-- START Supplied records --
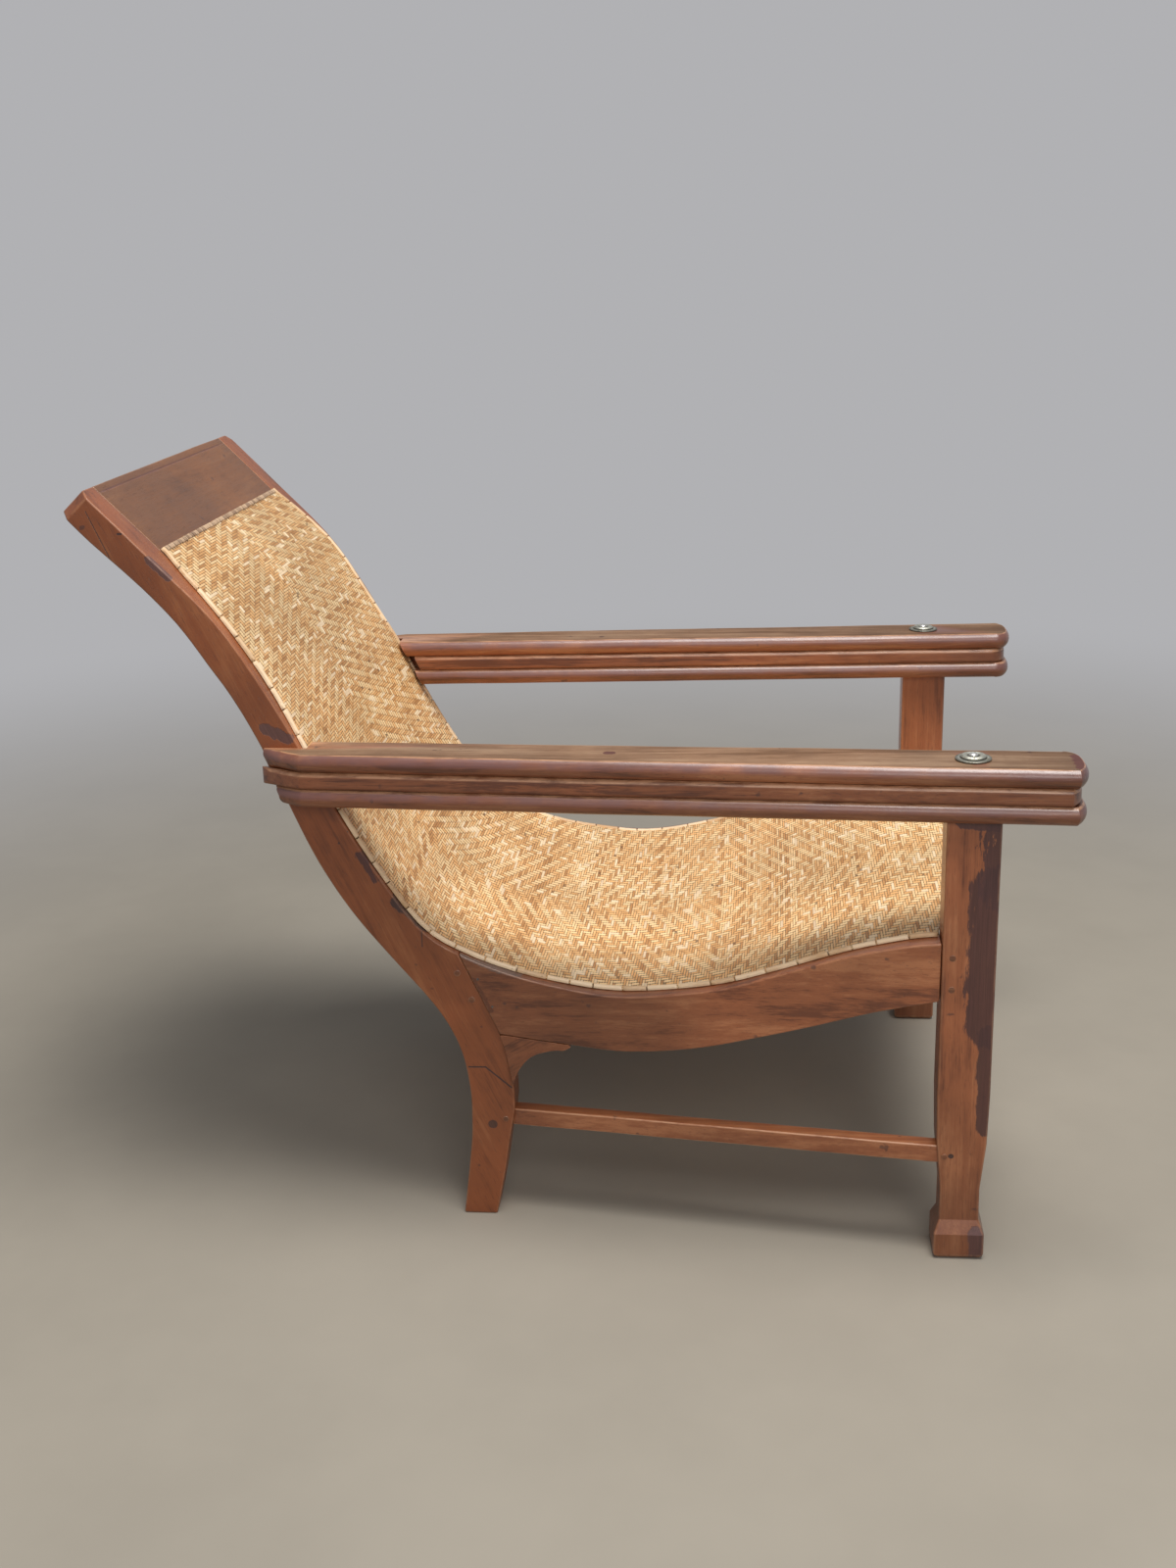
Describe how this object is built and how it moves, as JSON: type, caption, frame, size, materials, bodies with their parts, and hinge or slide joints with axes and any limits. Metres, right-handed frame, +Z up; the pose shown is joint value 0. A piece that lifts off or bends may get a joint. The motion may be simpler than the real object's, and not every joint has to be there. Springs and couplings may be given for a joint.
{
  "type": "planters chair",
  "caption": "Reclined lounge chair of curved hardwood planks with a woven cane seat, long flat arms and leg rests that swing out from under them.",
  "frame": {"origin": "centre of the whole chair's footprint box, on the floor", "axes": "+Z up; the sitter faces -Y; +X to the sitter's left, across the chair; X = 0 is the plane of symmetry"},
  "size_m": [0.7148, 1.0922, 0.867],
  "materials": {
    "teak": "worn oil finish, warm mid brown with a purple-grey tinge on handled edges",
    "peg_wood": "dark end grain",
    "cane": "golden split cane, woven in a twill",
    "rattan": "pale split rattan, slightly glossy",
    "steel": "dull zinc-plated steel"
  },
  "bodies": {
    "chair_frame": {"left_stile": "teak", "left_side_rail": "teak", "left_knee_bracket": "teak", "left_front_leg": "teak", "left_side_stretcher": "teak", "left_armrest": "teak", "left_lower_arm_rail": "teak", "left_pivot_bolt": "steel", "left_flat_washer": "steel", "left_cup_washer": "steel", "left_edge_binding": "rattan", "left_stile_peg_1": "peg_wood", "left_stile_peg_2": "peg_wood", "left_leg_peg_1": "peg_wood", "left_leg_peg_2": "peg_wood", "left_stretcher_peg_1": "peg_wood", "left_stretcher_peg_2": "peg_wood", "left_rail_nail_1": "steel", "left_rail_nail_2": "steel", "left_arm_screw_1": "steel", "left_arm_screw_2": "steel", "right_stile": "teak", "right_side_rail": "teak", "right_knee_bracket": "teak", "right_front_leg": "teak", "right_side_stretcher": "teak", "right_armrest": "teak", "right_lower_arm_rail": "teak", "right_pivot_bolt": "steel", "right_flat_washer": "steel", "right_cup_washer": "steel", "right_edge_binding": "rattan", "right_stile_peg_1": "peg_wood", "right_stile_peg_2": "peg_wood", "right_leg_peg_1": "peg_wood", "right_leg_peg_2": "peg_wood", "right_stretcher_peg_1": "peg_wood", "right_stretcher_peg_2": "peg_wood", "right_rail_nail_1": "steel", "right_rail_nail_2": "steel", "right_arm_screw_1": "steel", "right_arm_screw_2": "steel", "crest_board": "teak", "front_seat_rail": "teak", "back_cross_rail": "teak", "woven_panel": "cane", "top_binding": "rattan", "front_binding": "rattan"},
    "right_rest": {"right_leg_rest": "teak"},
    "left_rest": {"left_leg_rest": "teak"}
  },
  "joints": [
    {"name": "right_leg_rest_swing", "type": "hinge", "parent": "chair_frame", "child": "right_rest", "pos_m": [-0.3124, -0.4296, 0.55], "axis": [0, 0, 1], "range_deg": [0, 180]},
    {"name": "left_leg_rest_swing", "type": "hinge", "parent": "chair_frame", "child": "left_rest", "pos_m": [0.3124, -0.4296, 0.55], "axis": [0, 0, -1], "range_deg": [0, 180]}
  ]
}
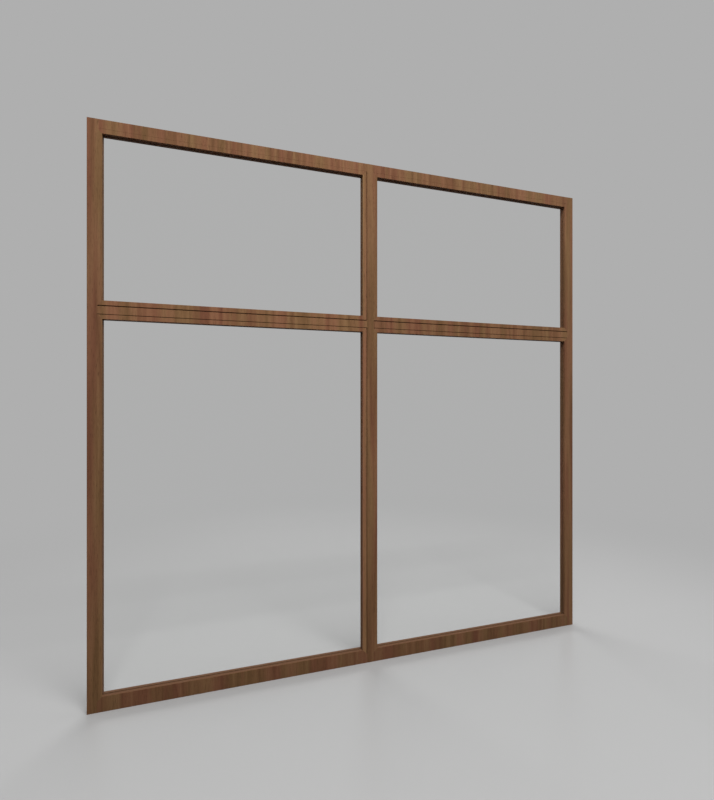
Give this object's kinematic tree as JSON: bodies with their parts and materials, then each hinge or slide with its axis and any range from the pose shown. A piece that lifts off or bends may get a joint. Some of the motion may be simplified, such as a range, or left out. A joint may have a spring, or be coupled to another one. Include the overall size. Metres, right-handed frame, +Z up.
{
  "type": "fixed glass partition",
  "caption": "Nearly square floor-to-ceiling timber screen with one mullion and one transom, clear fixed panes and mitred glazing stops on both faces.",
  "frame": {"origin": "middle of the underside: on the floor, under the mullion, halfway through the depth", "axes": "+X along the width, to the right seen from the front; the front faces -Y; +Z up"},
  "size_m": [3.025, 0.048, 3],
  "materials": {
    "walnut_members": "satin oiled walnut, grain upright",
    "walnut_stops": "satin oiled walnut, grain upright",
    "clear_glass": "clear polished glass"
  },
  "bodies": {
    "root": {"back_stop_lower_left_bottom": "walnut_stops", "back_stop_lower_left_left": "walnut_stops", "back_stop_lower_left_right": "walnut_stops", "back_stop_lower_left_top": "walnut_stops", "back_stop_lower_right_bottom": "walnut_stops", "back_stop_lower_right_left": "walnut_stops", "back_stop_lower_right_right": "walnut_stops", "back_stop_lower_right_top": "walnut_stops", "back_stop_upper_left_bottom": "walnut_stops", "back_stop_upper_left_left": "walnut_stops", "back_stop_upper_left_right": "walnut_stops", "back_stop_upper_left_top": "walnut_stops", "back_stop_upper_right_bottom": "walnut_stops", "back_stop_upper_right_left": "walnut_stops", "back_stop_upper_right_right": "walnut_stops", "back_stop_upper_right_top": "walnut_stops", "front_stop_lower_left_bottom": "walnut_stops", "front_stop_lower_left_left": "walnut_stops", "front_stop_lower_left_right": "walnut_stops", "front_stop_lower_left_top": "walnut_stops", "front_stop_lower_right_bottom": "walnut_stops", "front_stop_lower_right_left": "walnut_stops", "front_stop_lower_right_right": "walnut_stops", "front_stop_lower_right_top": "walnut_stops", "front_stop_upper_left_bottom": "walnut_stops", "front_stop_upper_left_left": "walnut_stops", "front_stop_upper_left_right": "walnut_stops", "front_stop_upper_left_top": "walnut_stops", "front_stop_upper_right_bottom": "walnut_stops", "front_stop_upper_right_left": "walnut_stops", "front_stop_upper_right_right": "walnut_stops", "front_stop_upper_right_top": "walnut_stops", "glass_lower_left": "clear_glass", "glass_lower_right": "clear_glass", "glass_upper_left": "clear_glass", "glass_upper_right": "clear_glass", "head_left": "walnut_members", "head_right": "walnut_members", "left_stile": "walnut_members", "mullion": "walnut_members", "right_stile": "walnut_members", "sill_left": "walnut_members", "sill_right": "walnut_members", "transom_left": "walnut_members", "transom_right": "walnut_members"}
  },
  "joints": []
}
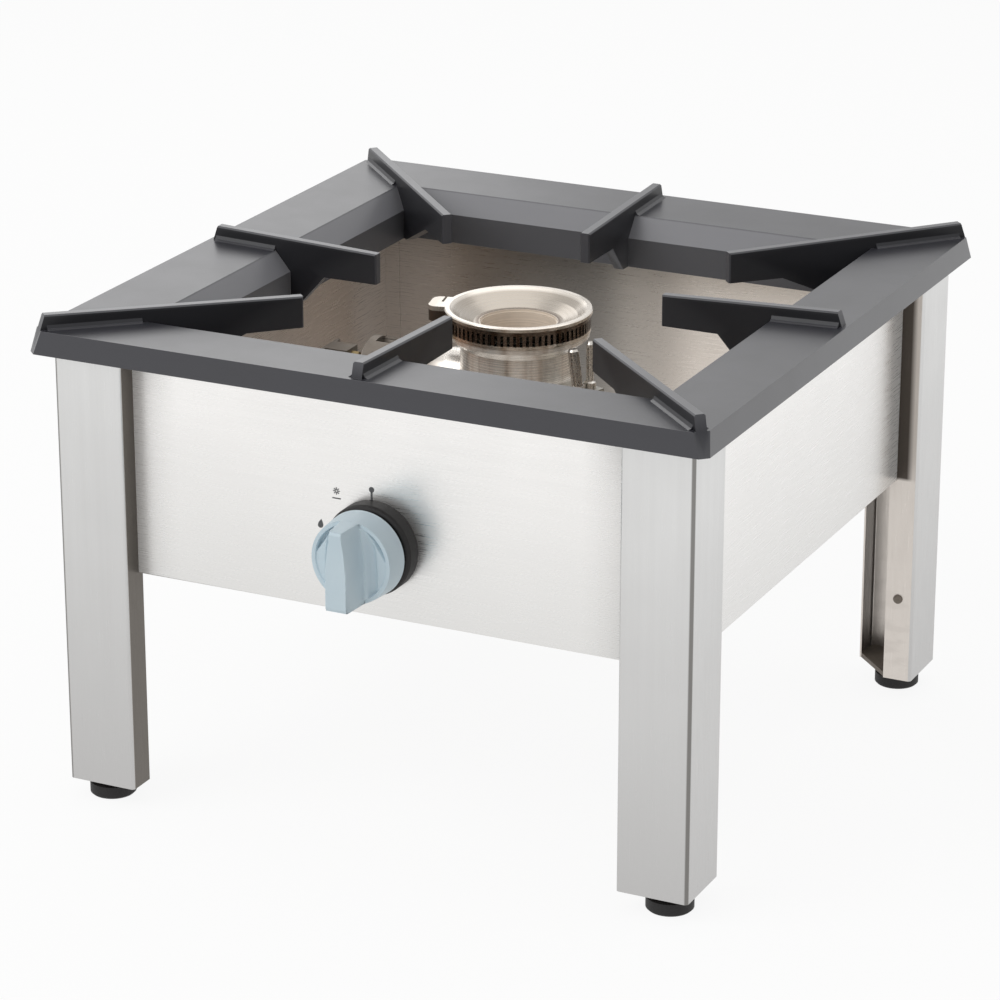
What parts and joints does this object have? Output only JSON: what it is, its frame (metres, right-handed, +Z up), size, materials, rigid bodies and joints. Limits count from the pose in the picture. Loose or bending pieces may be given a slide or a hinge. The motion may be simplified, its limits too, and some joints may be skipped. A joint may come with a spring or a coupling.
{
  "type": "stock pot range",
  "caption": "Low floor-standing gas stock pot range: square folded steel body on legs, cast pan support with inward fingers, ring burner and a front control knob.",
  "frame": {"origin": "on the floor, under the burner's axis", "axes": "+Z up, +X to the right seen from the front, +Y to the rear; the knob faces -Y"},
  "size_m": [0.58, 0.6442, 0.415],
  "materials": {
    "cast_iron": "satin dark grey enamel on cast iron",
    "stainless_sheet": "fine brushed stainless sheet",
    "black_plastic": "matt black",
    "zinc_steel": "zinc plated",
    "burner_alloy": "bare light casting",
    "stainless_small": "bright turned",
    "brass": "bare, pressed and turned",
    "nickel_steel": "plated tube",
    "copper_alloy": "soft copper tube",
    "knob_plastic": "light blue-grey, satin"
  },
  "bodies": {
    "frame": {"front_panel": "stainless_sheet", "rear_panel": "stainless_sheet", "left_panel": "stainless_sheet", "right_panel": "stainless_sheet", "leg_front_left": "stainless_sheet", "leg_front_right": "stainless_sheet", "leg_rear_right": "stainless_sheet", "leg_rear_left": "stainless_sheet", "foot_plate_front_left": "stainless_sheet", "foot_plate_front_right": "stainless_sheet", "foot_plate_rear_right": "stainless_sheet", "foot_plate_rear_left": "stainless_sheet", "knob_bezel": "black_plastic", "foot_nuts": "zinc_steel", "leg_screws": "zinc_steel", "burner_bridge": "zinc_steel", "bridge_screws": "zinc_steel", "burner_screws": "zinc_steel", "holder_screws": "zinc_steel", "bracket_screws": "zinc_steel", "tap_screws": "zinc_steel", "pilot_bracket": "zinc_steel", "inlet_washer": "zinc_steel", "inlet_locknut": "zinc_steel", "burner_body": "burner_alloy", "thermocouple_probe": "stainless_small", "pilot_burner": "stainless_small", "injector": "brass", "injector_holder": "brass", "tap_body": "brass", "tap_bonnet": "brass", "magnet_nut": "brass", "supply_nuts": "brass", "feed_nuts": "brass", "pilot_nuts": "brass", "inlet_connector": "brass", "magnet_unit": "nickel_steel", "supply_pipe": "nickel_steel", "feed_pipe": "copper_alloy", "pilot_tube": "copper_alloy", "thermocouple_lead": "copper_alloy"},
    "pan_support": {"pan_support": "cast_iron"},
    "crown": {"burner_crown": "burner_alloy"},
    "plug": {"tap_plug": "brass"},
    "knob": {"knob": "knob_plastic", "knob_clip": "zinc_steel", "tap_spindle": "stainless_small", "spindle_spring": "zinc_steel"},
    "shutter": {"air_shutter": "stainless_small", "shutter_screw": "zinc_steel"},
    "foot_front_left": {"foot_pad_front_left": "black_plastic", "foot_stud_front_left": "zinc_steel"},
    "foot_front_right": {"foot_pad_front_right": "black_plastic", "foot_stud_front_right": "zinc_steel"},
    "foot_rear_right": {"foot_pad_rear_right": "black_plastic", "foot_stud_rear_right": "zinc_steel"},
    "foot_rear_left": {"foot_pad_rear_left": "black_plastic", "foot_stud_rear_left": "zinc_steel"}
  },
  "joints": [
    {"name": "pan_support_lift", "type": "slide", "parent": "frame", "child": "pan_support", "axis": [0, 0, 1], "range_m": [0, 0.1]},
    {"name": "burner_crown_lift", "type": "slide", "parent": "frame", "child": "crown", "axis": [0, 0, 1], "range_m": [0, 0.038]},
    {"name": "knob_turn", "type": "hinge", "parent": "frame", "child": "plug", "pos_m": [0, -0.2239, 0.259], "axis": [0, -1, 0], "range_deg": [0, 180]},
    {"name": "knob_push", "type": "slide", "parent": "plug", "child": "knob", "axis": [0, 1, 0], "range_m": [0, 0.004], "stiffness_N_per_m": 1500, "springref_m": -0.002},
    {"name": "air_shutter_turn", "type": "hinge", "parent": "frame", "child": "shutter", "pos_m": [-0.12, 0, 0.3135], "axis": [1, 0, 0], "range_deg": [0, 60]},
    {"name": "foot_front_left_height", "type": "slide", "parent": "frame", "child": "foot_front_left", "axis": [0, 0, -1], "range_m": [0, 0.015]},
    {"name": "foot_front_right_height", "type": "slide", "parent": "frame", "child": "foot_front_right", "axis": [0, 0, -1], "range_m": [0, 0.015]},
    {"name": "foot_rear_right_height", "type": "slide", "parent": "frame", "child": "foot_rear_right", "axis": [0, 0, -1], "range_m": [0, 0.015]},
    {"name": "foot_rear_left_height", "type": "slide", "parent": "frame", "child": "foot_rear_left", "axis": [0, 0, -1], "range_m": [0, 0.015]}
  ]
}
-- END Supplied records --
From the material above, count the lines that include "object" and give only the total.

Solution to this problem
3